[PROVIDED RECORDS]
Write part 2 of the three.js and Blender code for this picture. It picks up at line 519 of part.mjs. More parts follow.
...
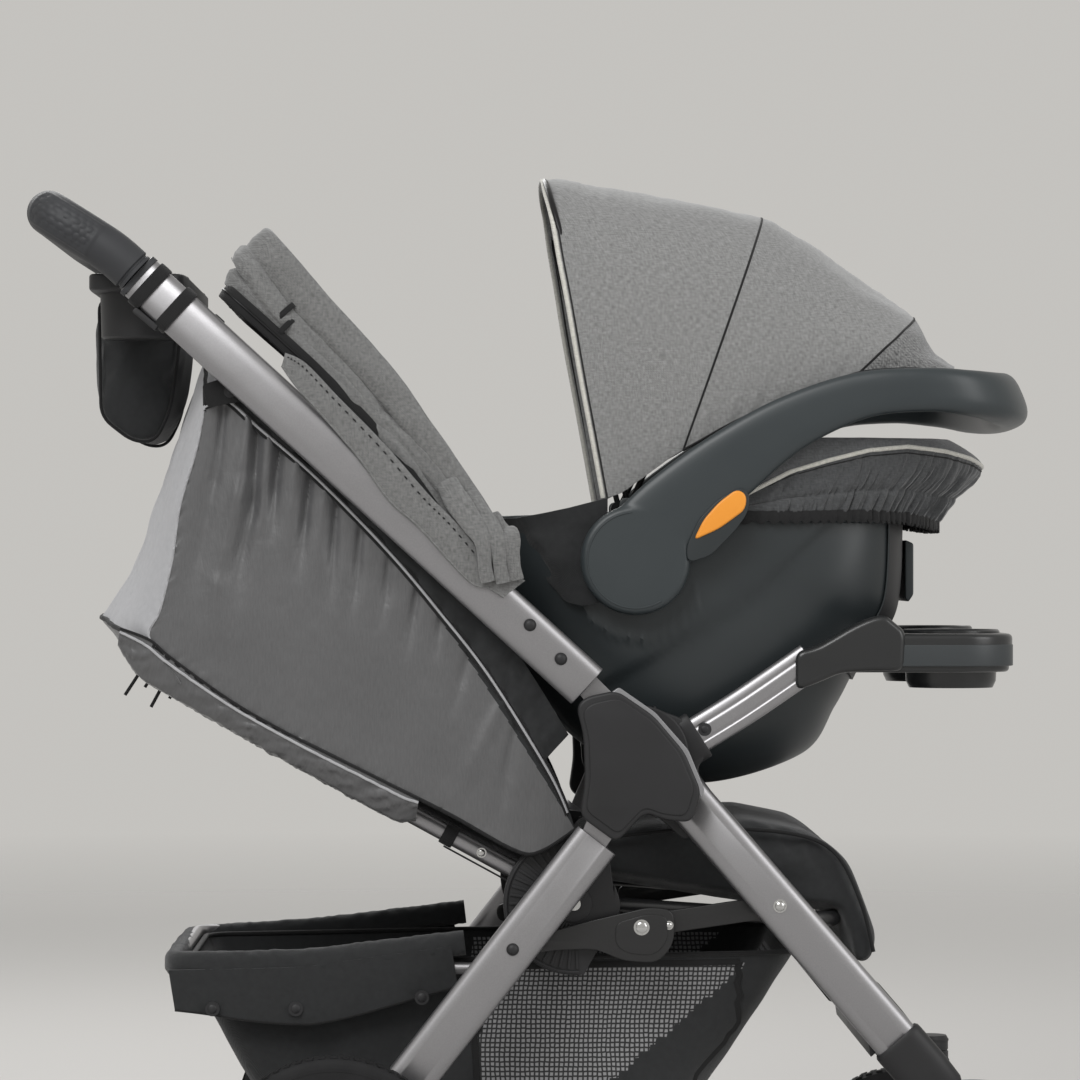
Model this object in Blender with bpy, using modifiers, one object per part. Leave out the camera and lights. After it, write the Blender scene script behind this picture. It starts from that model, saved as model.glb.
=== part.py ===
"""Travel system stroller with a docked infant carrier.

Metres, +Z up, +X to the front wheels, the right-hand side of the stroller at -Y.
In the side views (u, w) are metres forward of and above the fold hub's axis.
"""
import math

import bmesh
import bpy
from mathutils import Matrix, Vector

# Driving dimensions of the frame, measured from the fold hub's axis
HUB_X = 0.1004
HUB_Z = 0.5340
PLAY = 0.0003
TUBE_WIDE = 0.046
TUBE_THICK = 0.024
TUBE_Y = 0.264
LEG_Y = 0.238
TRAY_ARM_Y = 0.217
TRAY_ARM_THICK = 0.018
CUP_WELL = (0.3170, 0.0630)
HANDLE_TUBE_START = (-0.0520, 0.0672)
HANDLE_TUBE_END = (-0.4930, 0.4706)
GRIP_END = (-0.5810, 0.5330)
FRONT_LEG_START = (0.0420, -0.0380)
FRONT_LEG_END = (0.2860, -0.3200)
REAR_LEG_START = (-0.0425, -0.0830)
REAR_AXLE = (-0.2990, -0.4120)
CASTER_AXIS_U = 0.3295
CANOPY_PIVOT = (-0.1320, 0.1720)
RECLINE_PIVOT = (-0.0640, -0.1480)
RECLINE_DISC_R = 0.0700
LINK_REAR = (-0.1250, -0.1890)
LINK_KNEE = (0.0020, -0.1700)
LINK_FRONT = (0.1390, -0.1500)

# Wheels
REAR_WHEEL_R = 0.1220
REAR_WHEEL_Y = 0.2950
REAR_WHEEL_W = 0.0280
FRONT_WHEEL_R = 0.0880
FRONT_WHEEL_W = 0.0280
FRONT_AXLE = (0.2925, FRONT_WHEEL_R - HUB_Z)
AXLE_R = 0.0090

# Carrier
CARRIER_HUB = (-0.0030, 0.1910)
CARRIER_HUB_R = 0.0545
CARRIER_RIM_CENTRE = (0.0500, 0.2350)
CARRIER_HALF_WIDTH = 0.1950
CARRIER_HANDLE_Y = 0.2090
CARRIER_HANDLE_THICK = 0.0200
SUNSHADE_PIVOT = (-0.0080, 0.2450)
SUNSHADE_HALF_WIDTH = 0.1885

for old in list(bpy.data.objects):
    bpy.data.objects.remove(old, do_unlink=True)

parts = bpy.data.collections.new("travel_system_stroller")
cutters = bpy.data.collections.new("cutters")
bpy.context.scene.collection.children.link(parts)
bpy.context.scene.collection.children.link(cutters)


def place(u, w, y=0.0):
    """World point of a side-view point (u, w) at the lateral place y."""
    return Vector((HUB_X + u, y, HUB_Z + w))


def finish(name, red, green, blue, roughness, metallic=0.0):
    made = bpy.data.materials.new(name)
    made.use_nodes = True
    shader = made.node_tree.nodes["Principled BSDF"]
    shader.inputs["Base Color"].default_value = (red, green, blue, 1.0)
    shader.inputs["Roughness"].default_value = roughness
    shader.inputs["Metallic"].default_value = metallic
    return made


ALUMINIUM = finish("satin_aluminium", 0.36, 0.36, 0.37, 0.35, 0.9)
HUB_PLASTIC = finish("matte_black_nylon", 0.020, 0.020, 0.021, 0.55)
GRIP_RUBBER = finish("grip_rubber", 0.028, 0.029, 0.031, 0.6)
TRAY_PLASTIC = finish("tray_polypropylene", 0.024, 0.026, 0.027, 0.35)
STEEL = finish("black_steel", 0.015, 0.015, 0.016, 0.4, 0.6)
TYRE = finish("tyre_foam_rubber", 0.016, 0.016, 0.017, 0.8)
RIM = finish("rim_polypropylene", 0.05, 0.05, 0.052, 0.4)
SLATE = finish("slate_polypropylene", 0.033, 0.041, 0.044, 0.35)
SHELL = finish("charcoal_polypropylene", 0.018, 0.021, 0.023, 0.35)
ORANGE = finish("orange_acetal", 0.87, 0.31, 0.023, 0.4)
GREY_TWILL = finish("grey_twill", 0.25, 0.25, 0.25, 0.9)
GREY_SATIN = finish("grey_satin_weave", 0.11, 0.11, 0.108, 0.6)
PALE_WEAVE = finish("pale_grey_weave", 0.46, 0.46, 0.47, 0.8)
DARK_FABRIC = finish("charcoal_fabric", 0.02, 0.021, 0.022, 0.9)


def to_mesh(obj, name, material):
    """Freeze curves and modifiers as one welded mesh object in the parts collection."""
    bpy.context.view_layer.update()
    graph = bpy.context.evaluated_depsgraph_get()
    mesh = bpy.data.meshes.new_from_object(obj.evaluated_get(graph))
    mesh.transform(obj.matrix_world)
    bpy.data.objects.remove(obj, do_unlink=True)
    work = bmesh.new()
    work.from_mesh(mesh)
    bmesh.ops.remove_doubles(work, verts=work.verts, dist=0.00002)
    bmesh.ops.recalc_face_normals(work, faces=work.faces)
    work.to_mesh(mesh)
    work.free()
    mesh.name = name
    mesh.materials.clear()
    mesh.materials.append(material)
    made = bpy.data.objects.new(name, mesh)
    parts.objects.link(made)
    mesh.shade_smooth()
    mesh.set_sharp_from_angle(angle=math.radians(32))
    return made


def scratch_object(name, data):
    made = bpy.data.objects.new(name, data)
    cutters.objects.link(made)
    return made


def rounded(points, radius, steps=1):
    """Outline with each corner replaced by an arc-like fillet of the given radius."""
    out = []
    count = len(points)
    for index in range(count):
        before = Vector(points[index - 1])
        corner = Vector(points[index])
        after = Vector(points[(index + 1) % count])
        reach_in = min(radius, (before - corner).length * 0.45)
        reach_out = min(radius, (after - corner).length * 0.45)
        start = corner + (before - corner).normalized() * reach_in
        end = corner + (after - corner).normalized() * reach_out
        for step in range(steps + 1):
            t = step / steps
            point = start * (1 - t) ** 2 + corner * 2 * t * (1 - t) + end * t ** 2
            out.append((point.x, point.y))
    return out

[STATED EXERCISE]
Using the entries above, find all lines with "parts". Copy them.

[PROBLEM SOLUTION]
Write part 2 of the three.js and Blender code for this picture. It picks up at line 519 of part.mjs. More parts follow.
parts = bpy.data.collections.new("travel_system_stroller")
bpy.context.scene.collection.children.link(parts)
    """Freeze curves and modifiers as one welded mesh object in the parts collection."""
    parts.objects.link(made)